DIRECTIVE —
List each line of the data that holds the string "bodies", please.

PROVIDED DATA —

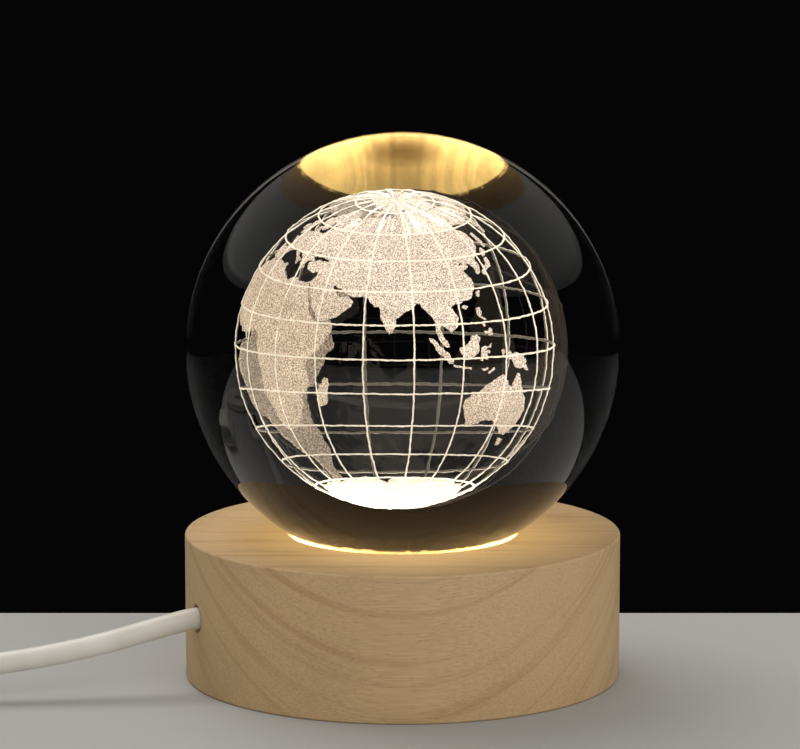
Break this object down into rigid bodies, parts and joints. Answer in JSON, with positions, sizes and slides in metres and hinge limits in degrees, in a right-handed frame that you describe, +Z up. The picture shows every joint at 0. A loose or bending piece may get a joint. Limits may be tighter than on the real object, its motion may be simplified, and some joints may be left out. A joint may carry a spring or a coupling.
{
  "type": "crystal ball lamp",
  "caption": "Clear glass ball with a globe engraved inside it, resting on a lit turned beech base, with a thin lead, an in-line rocker switch, a coil of spare lead and a flat plug.",
  "frame": {"origin": "centre of the base's underside, on the table", "axes": "+Z up through the ball; -Y towards the picture's camera; the lead leaves the base's side on -X"},
  "size_m": [0.1926, 0.0606, 0.0758],
  "materials": {
    "beech": "turned and sanded, unvarnished",
    "crystal": "polished",
    "engraving": "fine white points made by laser inside the glass",
    "board": "white solder mask",
    "phosphor": "warm white LED",
    "resistor": "glazed",
    "nylon": "moulded",
    "steel": "plated",
    "cover": "moulded",
    "foam": "closed-cell foam",
    "lead": "soft PVC",
    "switch": "moulded",
    "rocker": "moulded",
    "red_wire": "PVC",
    "black_wire": "PVC",
    "brass": "stamped",
    "strap": "smooth tape"
  },
  "bodies": {
    "base": {"wood_base": "beech", "base_pad": "foam", "bottom_cover": "cover", "cover_screw_1": "steel", "cover_screw_2": "steel", "cover_screw_3": "steel", "led_board": "board", "board_spacer_1": "nylon", "board_spacer_2": "nylon", "board_spacer_3": "nylon", "board_screw_1": "steel", "board_screw_2": "steel", "board_screw_3": "steel", "led_1": "phosphor", "led_2": "phosphor", "led_3": "phosphor", "led_4": "phosphor", "led_5": "phosphor", "led_6": "phosphor", "resistor_1": "resistor", "resistor_2": "resistor", "wire_red": "red_wire", "wire_black": "black_wire", "cord_tie": "nylon", "switch_case_bottom": "switch", "switch_case_top": "switch", "switch_contact_1": "brass", "switch_contact_2": "brass", "switch_wire_red_1": "red_wire", "switch_wire_red_2": "red_wire", "switch_wire_black": "black_wire", "switch_screw_1": "steel", "switch_screw_2": "steel", "cord_lead": "lead", "cord_middle": "lead", "cord_coil": "lead", "coil_strap": "strap", "cord_tail": "lead", "plug_overmould": "lead", "usb_shell": "steel", "usb_tongue": "nylon", "usb_contact_1": "brass", "usb_contact_2": "brass", "usb_contact_3": "brass", "usb_contact_4": "brass"},
    "ball": {"crystal_ball": "crystal", "engraved_globe": "engraving"},
    "rocker": {"switch_rocker": "rocker", "switch_bridge": "brass"}
  },
  "joints": [
    {"name": "ball_lift", "type": "slide", "parent": "base", "child": "ball", "axis": [0, 0, 1], "range_m": [0, 0.04]},
    {"name": "switch_rock", "type": "hinge", "parent": "base", "child": "rocker", "pos_m": [-0.079, -0.018, 0.006], "axis": [0, 1, 0], "range_deg": [-16, 0]}
  ]
}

REPLY TO THE EXERCISE —
Break this object down into rigid bodies, parts and joints. Answer in JSON, with positions, sizes and slides in metres and hinge limits in degrees, in a right-handed frame that you describe, +Z up. The picture shows every joint at 0. A loose or bending piece may get a joint. Limits may be tighter than on the real object, its motion may be simplified, and some joints may be left out. A joint may carry a spring or a coupling.
  "bodies": {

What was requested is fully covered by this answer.